As the founder and leader of three $100-million-per-year-plus law companies, Brown, in an article written with Elevate’s COO and general counsel, describes “expertise in a practice area” as mere “table stakes” for what Legal must achieve. Referring to professional management in Legal by the phrase “legal operations”, they contend that Legal must go well beyond just “practicing law” to run corporate Legal effectively:

” … Proficiency in legal operations is as critical as legal acumen for modern general counsel and their law department colleagues … Historically, the legal profession has not shared this view … Consequently, many — perhaps most — corporate counsel do not have the depth of knowledge necessary to ensure that their law department operates so proactively ….

This knowledge gap leaves in-house especially vulnerable, given that business leaders are increasingly judging the performance of law departments (and corporate counsel) with operational metrics previously applied only to other parts of the business.”

Because …

Liam Brown and Steve Harmon describe the scope of management expertise as applied to Legal — legal operations —  as extending far beyond the confines of “practicing law” to which corporate Legal has traditionally limited itself:

” 1. First Principles – Treating Legal Operations as a discipline, thinking strategically, and setting and communicating a vision.

” 2. The Crux of Legal Ops – Managing the service delivery and operating model and managing the cost of delivery.

“3. Defining Success – Prioritizing the value of work (“what matters?
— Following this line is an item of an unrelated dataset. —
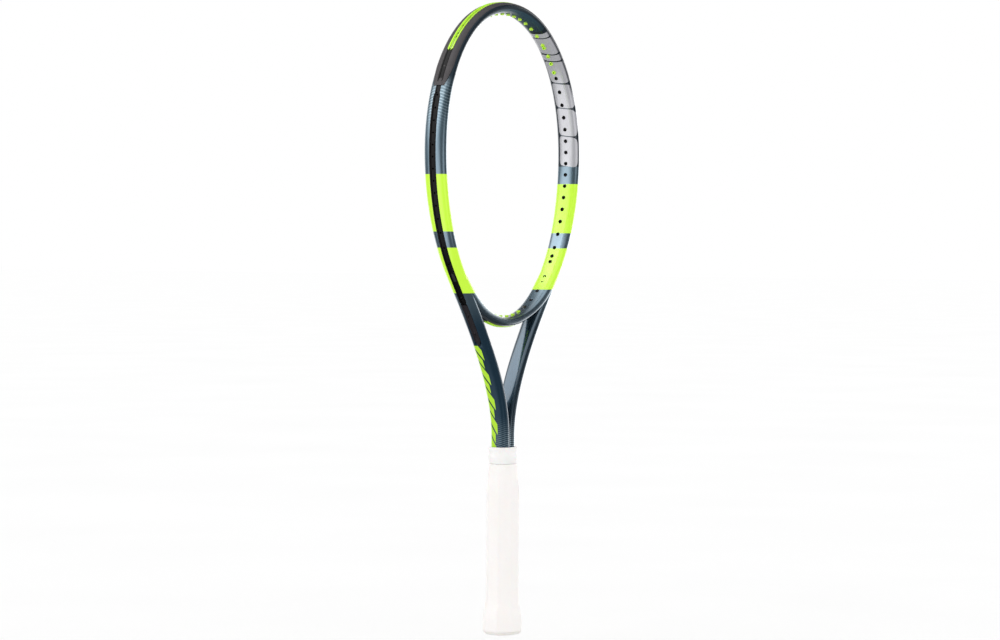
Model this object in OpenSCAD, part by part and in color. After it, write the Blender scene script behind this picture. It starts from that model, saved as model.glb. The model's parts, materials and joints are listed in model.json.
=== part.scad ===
// Tennis racket without strings. +X is across the string bed, +Y is the back of the racket,
// +Z points from the butt to the tip. The origin is the centre of the butt's end face.

/* [Hoop] */
// Overall length, butt face to tip
racket_len = 685.8; // [684:0.1:688]
// Height of the widest point of the hoop
hoop_mid_z = 521.3; // [519:0.1:523]
// Half width of the hoop, at the middle of its tube
hoop_half_w = 128.6; // [127:0.1:130]
// Drop from the widest point to the bottom of the hoop's ellipse, at the middle of the tube
hoop_drop = 182.9; // [181:0.1:184.5]
// Exponent of the hoop's upper outline, 2 for a true ellipse
hoop_power = 2.06; // [2:0.01:2.12]

/* [Frame tube] */
// Half width of the tube in the plane of the strings
tube_half_w = 6; // [5.8:0.1:6.2]
// Half depth of the tube at the tip
tip_half_d = 11.7; // [11:0.1:12.5]
// Half depth of the tube at the widest point of the hoop
mid_half_d = 13.3; // [12.5:0.1:14]
// Half depth of the tube in the throat
throat_half_d = 10.6; // [10:0.1:11]
// Half depth of the two shafts above and inside the handle
shaft_half_d = 10; // [9.5:0.1:10.2]
// Wall thickness of the tube
wall = 1.4; // [1.2:0.1:1.6]
// Depth of the string groove in the outer face
groove_depth = 1.8; // [1.5:0.1:2]
// Half width of the string groove
groove_half_w = 3; // [2.8:0.1:3.2]

/* [Throat] */
// Half distance between the two shafts' centrelines at the handle
leg_x = 6.1; // [6.1:0.1:6.2]
// Height at which the shafts start to part
fork_z = 215; // [213:1:217]
// Height at which the shafts meet the hoop's ellipse
join_z = 404; // [400:1:408]
// Pull of the shaft's curve at its lower end
fork_pull = 69; // [66:1:72]
// Pull of the shaft's curve at its upper end
join_pull = 48; // [44:1:52]
// Half width of the bridge in the plane of the strings
bridge_half_w = 5.2; // [5:0.1:5.5]
// Half depth of the bridge
bridge_half_d = 10; // [9.5:0.1:10.4]

/* [Strings] */
// Distance between the two middle main strings at the tip
main_pitch = 11.5; // [11:0.1:12]
// Distance between neighbouring cross strings at the middle of the bed
cross_pitch = 12.5; // [12.3:0.1:12.6]
// Height of the middle cross string
cross_mid_z = 514; // [512:0.5:516]
// Growth of the cross spacing with the cube of the string's number
cross_spread = 0.0192; // [0.018:0.0002:0.02]
// Radius of the bore that a string runs through
string_bore_r = 1.1; // [1:0.05:1.2]
// Outer radius of a grommet barrel
barrel_r = 2; // [1.9:0.05:2.05]
// Radius of a string hole in the frame
frame_hole_r = 2.35; // [2.3:0.05:2.5]

/* [Handle] */
// Height of the top edge of the collar
collar_top_z = 203.3; // [203:0.1:204]
// Height of the bottom edge of the collar
collar_low_z = 185.4; // [185:0.1:186]
// Half width of the octagonal core in the middle of the handle
core_half_w = 15.8; // [15.6:0.1:15.9]
// Thickness of the wrapped grip
grip_t = 1.9; // [1.8:0.1:2]
// Radius of the opening in the butt cap that the trap door plugs
door_r = 9.4; // [9:0.1:9.6]

/* [Hidden] */

gap = 0.2;                     // clearance between fitted pieces
bumper_t = 1.3;                // thickness of the bumper's flanks
leg_low_z = 12;                // lower ends of the two shafts inside the handle
hoop_rise = racket_len - tube_half_w - hoop_mid_z;
join_angle = asin((hoop_mid_z - join_z) / hoop_drop);
join_x = hoop_half_w * cos(join_angle);
bumper_full_z = 613;           // below this height the bumper narrows to a tongue
bumper_end_z = 585;            // end of the bumper's tongue
bumper_slot_w = 2.3;           // half width of the groove in the bumper
throat_groove_w = 2.4;         // half width of the groove under the bridge
strip_change_z = 610;          // height on the inner face where head and side strips meet
groove_end_z = 316;            // lower end of the string groove
insert_groove_w = groove_half_w + 1;   // half width of the groove where it holds the shaft's insert
insert_top_z = 358;            // above this height the groove narrows
legs_steps = 4;                // stations of each stretch of the tube's path
throat_steps = 16;
low_steps = 9;
top_steps = 20;

// ---- small functions ----

function smooth(t) = let (c = min(1, max(0, t))) c * c * (3 - 2 * c);
function mix(a, b, t) = a + (b - a) * t;
function unit(v) = v / norm(v);
function side(v) = v < 0 ? -1 : 1;

// Points on a superellipse with half axes w and d
function super_pt(a, w, d, m) = [
    w * side(cos(a)) * pow(abs(cos(a)), 2 / m),
    d * side(sin(a)) * pow(abs(sin(a)), 2 / m)
];

// ---- path of the frame tube ----
// q runs 0..1 up the right shaft, 1..2 through the throat, 2..3 up the lower ellipse,
// 3..4 over the upper outline to the tip, and 4..8 down the left side again.

function bezier(a, b, c, d, t) =
    pow(1 - t, 3) * a + 3 * t * pow(1 - t, 2) * b + 3 * t * t * (1 - t) * c + pow(t, 3) * d;

join_dir = unit([
    hoop_half_w * sin(join_angle),
    hoop_drop * cos(join_angle)
]);

function right_path(q) =
    q < 1 ? [leg_x, mix(leg_low_z, fork_z, q)]
    : q < 2 ? bezier(
        [leg_x, fork_z],
        [leg_x, fork_z + fork_pull],
        [join_x, join_z] - join_pull * join_dir,
        [join_x, join_z],
        q - 1)
    : q < 3 ? let (a = join_angle * (3 - q))
        [hoop_half_w * cos(a), hoop_mid_z - hoop_drop * sin(a)]
    : let (a = 90 * (q - 3))
        [hoop_half_w * pow(cos(a), 2 / hoop_power),
         hoop_mid_z + hoop_rise * pow(sin(a), 2 / hoop_power)];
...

And what matters most?”), selecting metrics, and benchmarking performance.

“4. Getting Started – Establishing a plan, understanding the current team and the workload allocation.

“5. How Change Occurs – the importance of change management, understanding and building relationships with your internal clients, and the value of quick wins.

“6. Working Smarter (and Simpler), Not Harder – Optimizing processes and using technology.”  

For me, learning legal analysis and acquiring courtroom skills took years of law school, work in a prominent law firm, and numerous trials before juries — before I really “knew what I was doing”. And after accepting a position as general manager of a corporate division from a corporate client, 10 years into my legal career, the skills of budgeting, setting expectations in delegating to my people, and then holding them accountable for results took years to master.

Corporate Legal should assign “law practice” tasks to lawyers. And it should have professional managers — not attorneys whose careers have been confined to practicing law — run Legal.